Frank Pavich. Réjouissant documentaire sur le making of du film qui ne se fera pas. Jodorowsky, très charmeur, passionné et convaincant, raconte comment il a élu ses "guerriers" pour la réalisation du film, à commencer par Giraud/Moebius pour le story board. Chaque recrue étant le fruit d'une rencontre spirituelle entre Jodorowsky et un autre génie. Il réussit ainsi à agréger autour du projet une collection de personnalités exceptionnelles pour la réalisation (Dan O'Bannon, Hans-Ruedi Giger, Chris Foss), le casting (Dali, Orson Welles, Mick Jagger...) la musique (Pink Floyd, Magma)...
L'interview de Jodorowsky est ponctuée de celles des différents protagonistes (y compris les producteurs Michel Seydoux et ..) qui reviennent sur l'aventure qui les a mobilisés et passionnés et qui finalement n'a pas eu lieu.
C'est un film très plaisant et séduisant, et même drôle, pour la mégalomanie fédératrice qu'il raconte.

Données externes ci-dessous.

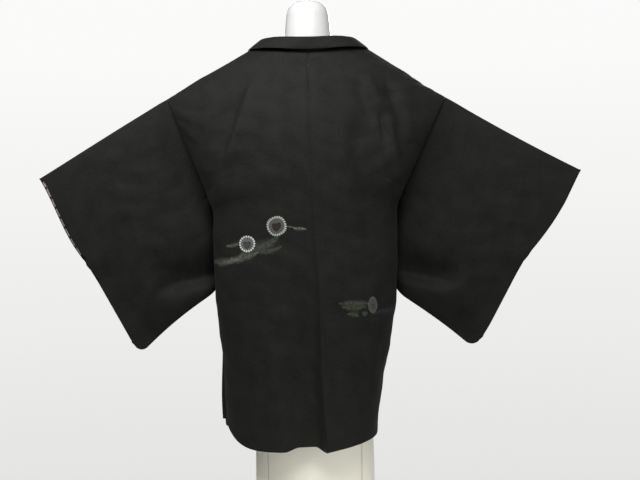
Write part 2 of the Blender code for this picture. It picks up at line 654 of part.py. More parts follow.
def sleeve_point(side, across, drop, layer):
    """A point of the sleeve's outer surface.

    Below the armhole the part nearest the body bends forwards round its side: it follows an arc of WRAP_RADIUS
    up to WRAP_MOST and then runs on straight.
    """
    flat_x, z = sleeve_plane(side, across, drop)
    x = flat_x + SEAM_GAP * (1.0 - across)
    bend_x = side.arm_x + WRAP_START
    past = np.maximum(bend_x - x, 0.0)
    angle = np.minimum(past / WRAP_RADIUS, np.radians(WRAP_MOST))
    rest = past - WRAP_RADIUS * angle
    bent_x = bend_x - WRAP_RADIUS * np.sin(angle) - rest * np.cos(angle)
    bent_y = WRAP_RADIUS * (1.0 - np.cos(angle)) + rest * np.sin(angle)
    loose = smooth((drop - ARMHOLE) / WRAP_EASE)
    x = x + (np.where(past > 0.0, bent_x, x) - x) * loose
    y = bent_y * loose
    angle = angle * loose
    rise = fold_rise("sleeve_" + side.name, side.sign * flat_x, z)
    y = y - rise * smooth((drop - ARMHOLE) / SLEEVE_FOLD_EASE)
    half = sleeve_half(side, across, drop) * layer
    return np.stack([x + half * np.sin(angle), y + half * np.cos(angle), z], axis=-1)


def sleeve_drops(across):
    """Places down the sleeve, for each place along it: closer together at the top fold and at the bottom."""
    upper = (ARMHOLE * (1.0 - np.cos(np.radians(SEAM_TURNS))))[:, None] * np.ones_like(across)[None, :]
    lower = np.array(SLEEVE_LOWER_ROWS)[:, None]
    lower = ARMHOLE + (sleeve_length(across)[None, :] - ARMHOLE) * lower
    return np.concatenate([upper, lower])


def build_sleeve(side):
    """A sleeve: a tube of cloth, flat but for its puff, open at the armhole, the cuff and the free inner edge."""
    across = np.array(SLEEVE_COLUMNS) / SLEEVE_WIDTH
    drops = sleeve_drops(across)
    back = sleeve_point(side, across[None, :], drops, -1.0)
    front = sleeve_point(side, across[None, :], drops, 1.0)
    grid = np.concatenate([back[::-1], front[1:-1]])
    middle = (back + front) / 2
    inside = np.concatenate([middle[::-1], middle[1:-1]])
    inward = inward_of(grid, inside, ring=True)
    last = len(drops) - 1
    for layer in (-1.0, 1.0):
        _, seam = armhole(side, np.array(SEAM_TURNS), layer)
        rows = last - np.arange(ARM_ROWS + 1) if layer < 0 else last + np.arange(ARM_ROWS + 1)
        inward[rows, 0] = seam
    cloth_wall("sleeve_" + side.name, to_world(grid, side), to_world(inward, side), BLACK_CREPE, ring=True)


def build_cuff_facing(side, layer, label):
    """A narrow strip inside one layer of the cuff opening, a little proud of its edge."""
    across = np.array(SLEEVE_COLUMNS[-FACING_COLUMNS:])
    across[-1] += FACING_PROUD
    across = across / SLEEVE_WIDTH
    drops = sleeve_drops(across)[FACING_ROWS]
    outer = sleeve_point(side, across[None, :], drops, layer)
    other = sleeve_point(side, across[None, :], drops, -layer)
    inward = inward_of(outer, other)
    outer = outer + (WALL + SEAM_GAP) * inward
    name = "cuff_facing_" + side.name + "_" + label
    cloth_wall(name, to_world(outer, side), to_world(inward, side), PALE_LINING, wall=FACING_WALL)


# ---------------------------------------------------------------- collar
def collar_side(side):
    """One half of the collar, from the middle of the neck to the front hem, as rows across its width.

    At each place on the panel's edge the band first runs `stand` along its own upward direction, then turns
    by `turn` round a small radius, and runs on to its full width.  The turn goes from COLLAR_TURN_MIDDLE
    behind the neck to nothing on the chest, where the band lies flat and goes on from the panel.
    """
    turns = np.array(SEAM_TURNS)
    neck_turns = between(turns[NECK_STATION::-1], COLLAR_STEPS)
    chest_turns = between(turns, COLLAR_STEPS)[1:]
    parts = np.linspace(1.0, 0.0, BACK_ROWS + 1)[1:]
    neck = between(back_inner(side, turns[NECK_STATION::-1]), COLLAR_STEPS)
    neck[0, 0] = 0.0
    chest = between(front_inner(side, turns), COLLAR_STEPS)[1:]
    hem = hem_height(side, 0.0, 1.0)
    low = ring_point(side, hem + (UNDERARM_MIDDLE_HEIGHT - hem) * parts, 0.0, 1.0)
    line = np.concatenate([neck, chest, low])
    edge_columns = np.array(PANEL_COLUMNS[:2])
    chest_rows = upper_rows(side, chest_turns, edge_columns, 1.0)
    low_rows = lower_rows(side, parts, edge_columns, 1.0)
    flat = unit(np.concatenate([chest_rows[:, 0] - chest_rows[:, 1], low_rows[:, 0] - low_rows[:, 1]]))
    round_neck = np.sin(np.radians(90.0) * (1.0 - neck_turns / NECK_TURN)) ** 2
    stand_up = np.array(COLLAR_UP_MIDDLE) + round_neck[:, None] * (
        np.array(COLLAR_UP_SIDE) - np.array(COLLAR_UP_MIDDLE)
    )
    ease = np.concatenate([np.clip(chest_turns / COLLAR_SWING_END, 0.0, 1.0), np.ones(len(parts))])[:, None]
    side_up = unit(np.array(COLLAR_UP_SIDE))
    spread = np.arccos(np.clip(flat @ side_up, -1.0, 1.0))[:, None]
    swung = (np.sin((1.0 - ease) * spread) * side_up + np.sin(ease * spread) * flat) / np.sin(spread)
    up = np.concatenate([stand_up, swung])
    run = np.gradient(line, axis=0)
    run[0] = (1.0, 0.0, 0.0)
    run = unit(run)
    up = unit(up - np.sum(up * run, axis=-1, keepdims=True) * run)
    out = np.cross(run, up)
    open_out = 1.0 - smooth((chest_turns - COLLAR_OPEN_START) / COLLAR_OPEN_SPAN)
    lean_back = np.sin(np.pi * np.clip(chest_turns / COLLAR_LEAN_END, 0.0, 1.0))
    turn = LEAST_TURN + np.radians(
        np.concatenate([
            COLLAR_TURN_MIDDLE + (COLLAR_TURN_SIDE - COLLAR_TURN_MIDDLE) * round_neck,
            COLLAR_TURN_SIDE * open_out + COLLAR_TURN_CHEST * lean_back,
            np.zeros(len(parts)),
        ])
    )
    stand = np.full(len(line), COLLAR_STAND_SIDE)
    stand[: len(neck_turns)] += (COLLAR_STAND_MIDDLE - COLLAR_STAND_SIDE) * (1.0 - round_neck)
    arc = COLLAR_FOLD_RADIUS * np.radians(COLLAR_TURN_MIDDLE)
    leaf = COLLAR_WIDTH - stand - arc
    along = [COLLAR_SEAM_GAP + 0.0 * stand, 0.5 * stand, stand]
    aside = [0.0 * stand] * 3
    radius = arc / turn
    for part in (0.5, 1.0):
        along.append(stand + radius * np.sin(turn * part))
        aside.append(radius * (1.0 - np.cos(turn * part)))
    for part in (0.5, 1.0):
        along.append(along[4] + leaf * part * np.cos(turn))
        aside.append(aside[4] + leaf * part * np.sin(turn))
    rows = [line + a[:, None] * up + b[:, None] * out for a, b in zip(along, aside)]
    grid = np.stack(rows, axis=1)
    return grid, out


def build_collar():
    """The collar band, from one front hem round the neck to the other."""
    halves = []
    for side in SIDES:
        grid, out = collar_side(side)
        halves.append((to_world(grid, side), to_world(out, side)))
    (left, left_out), (right, right_out) = halves
    grid = np.concatenate([left[::-1], right[1:]])
    out = np.concatenate([left_out[::-1], right_out[1:]])
    inward = inward_of(grid, grid - 0.01 * out[:, None, :])
    flip = np.sign(np.sum(inward[:, 1] * -out, axis=-1))
    cloth_wall("collar", grid, inward * flip[:, None, None], BLACK_CREPE)


# ---------------------------------------------------------------- dress form and stand
def turned_body(name, rings, finish, exponent=1.0):
    """A closed solid through level rings, each rounded by `exponent` and flat at both ends."""
    angle = np.linspace(0.0, 2.0 * np.pi, FORM_SIDES, endpoint=False)
    sine, cosine = np.sin(angle), np.cos(angle)
    points = []
    for ring in rings:
        depth = np.where(cosine > 0.0, ring.front, ring.back)
        x = ring.half_width * power(sine, exponent)
        y = depth * power(cosine, exponent)
        points.append(np.stack([x, y, np.full_like(x, ring.height)], axis=-1))
    points = np.concatenate(points)
    faces = []
    for row in range(len(rings) - 1):
        for col in range(FORM_SIDES):
            right = (col + 1) % FORM_SIDES
            low, high = row * FORM_SIDES, (row + 1) * FORM_SIDES
            faces.append((low + col, low + right, high + right, high + col))
    faces.append(tuple(range(FORM_SIDES)))
    top = (len(rings) - 1) * FORM_SIDES
    faces.append(tuple(range(top, top + FORM_SIDES)))
    return add_object(name, points, faces, finish)


def build_form_and_stand():
    """The form's trunk and neck cap, and the pole and round base that they stand on."""
    turned_body("form_torso", FORM_RINGS, CREAM_JERSEY, FORM_ROUNDNESS)
    turned_body("form_neck", NECK_RINGS, WHITE_GLOSS)
    pole_top = FORM_RINGS[0].height - CLEARANCE
    pole = [Ring(z, POLE_RADIUS, POLE_RADIUS, POLE_RADIUS) for z in (BASE_THICKNESS + CLEARANCE, pole_top)]
    turned_body("stand_pole", pole, STEEL)
    inner = BASE_RADIUS - BASE_EDGE
    profile = ((0.0, inner), (BASE_EDGE, BASE_RADIUS), (BASE_THICKNESS - BASE_EDGE, BASE_RADIUS),
               (BASE_THICKNESS, inner))
    turned_body("stand_base", [Ring(z, radius, radius, radius) for z, radius in profile], WHITE_PAINT)


def main():
    """Clears the scene and builds every piece."""
    for obj in list(bpy.data.objects):
        bpy.data.objects.remove(obj)
    for side in SIDES:
        panel_inward = build_body(side)
        build_gusset(side, panel_inward)
        build_sleeve(side)
        build_cuff_facing(side, -1.0, "back")
        build_cuff_facing(side, 1.0, "front")
    build_collar()
    build_form_and_stand()


main()
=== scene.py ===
"""Looks of a haori jacket on a limbless dress form: crepe cloth, painted motif, form, stand and studio.

The jacket's back faces -Y and its open front faces +Y.  Lengths are in metres and turns in degrees.  Each
side's own x runs outwards from the middle of the body, and its `sign` turns it to the world.
"""

import logging
from collections.abc import Sequence
from dataclasses import dataclass, field
from enum import Enum

import bpy
import numpy as np
from mathutils import Matrix
from numpy.typing import NDArray


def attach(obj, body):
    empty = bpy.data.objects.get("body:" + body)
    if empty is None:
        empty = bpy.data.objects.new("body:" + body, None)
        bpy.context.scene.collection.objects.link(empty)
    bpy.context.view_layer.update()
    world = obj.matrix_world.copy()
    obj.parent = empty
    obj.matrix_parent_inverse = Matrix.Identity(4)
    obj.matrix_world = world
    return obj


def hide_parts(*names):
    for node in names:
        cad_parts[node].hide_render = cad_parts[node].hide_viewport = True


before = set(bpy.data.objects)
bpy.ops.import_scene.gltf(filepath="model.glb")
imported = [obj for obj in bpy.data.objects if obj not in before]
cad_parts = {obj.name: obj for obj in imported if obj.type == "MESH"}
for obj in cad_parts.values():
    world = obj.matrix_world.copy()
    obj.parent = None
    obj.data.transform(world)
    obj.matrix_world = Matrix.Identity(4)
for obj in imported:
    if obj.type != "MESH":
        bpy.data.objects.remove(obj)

Array = NDArray[np.float64]
Triple = tuple[float, float, float]
Finish = bpy.types.Material
Piece = bpy.types.Object
LOG = logging.getLogger("haori")
BODY = "root"
QUARTER = np.pi / 2
FULL = 2.0 * np.pi
EDGE_PLACES = (0.0, 0.0007, 0.0016, 0.0028, 0.0046, 0.0075)
SHARP_EDGE = 50.0
NOISE_RANGE = (0.3, 0.7)
NOISE_ROUGHNESS = 0.55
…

Près de 40 ans après, Jodorowsky arrive à communiquer son enthousiasme et son humour pour ce qui aurait dû être le plus grand film de tous les temps. Et les autres ne sont pas en reste, visiblement encore fascinés par le charisme de Jodorowsky et par ce qui aurait pu être.

mercredi 6 avril 2016

The Lady in the van

Nicholas Hytner. Qui supporterait qu'une vieille originale pas nette, voire puante (Maggie Smith), squatte avec son van pourri, ses sacs poubelle et ses cabas, l'allée de sa maison ? Jusqu'où les bons sentiments peuvent-ils tolérer l'intrusion de l'autre ? A quelle distance de soi doit-on le maintenir ? Ce film raconte le lien curieux qui se noue entre la vieille originale, un peu folle, assez mystérieuse et désagréable, qui serait sdf si elle ne vivait pas dans son van, et l'écrivain (Alex Jennings) dont elle squatte l'allée.

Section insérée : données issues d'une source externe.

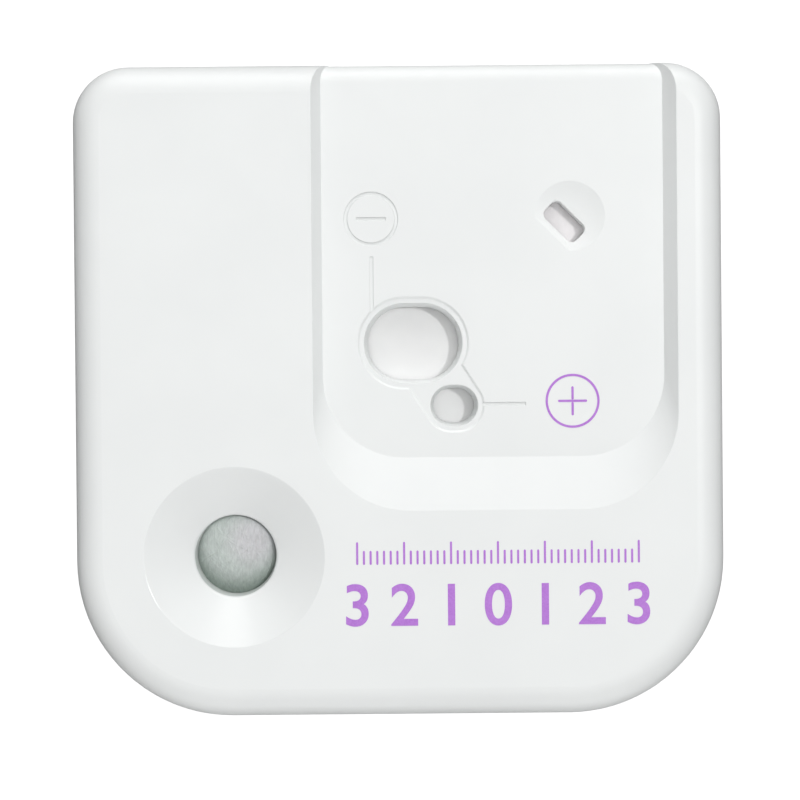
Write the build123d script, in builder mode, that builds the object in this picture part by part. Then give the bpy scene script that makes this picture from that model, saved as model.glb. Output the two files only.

Ce qui n'aurait pas dû durer plus de quelques semaines s'étale et s'installe 15 ans durant - c'est une histoire vraie- pendant qu'il l'observe, la protège, la maudit, lui rend service, se fait rembarrer et rabrouer...  Deux solitudes qui s'apprivoisent, tout en gardant respectivement leur quant à soi et leurs distances. Un film sur le respect de la personne, la curiosité et l'attention à l'autre, la politesse, la solitude. Beaucoup de charme.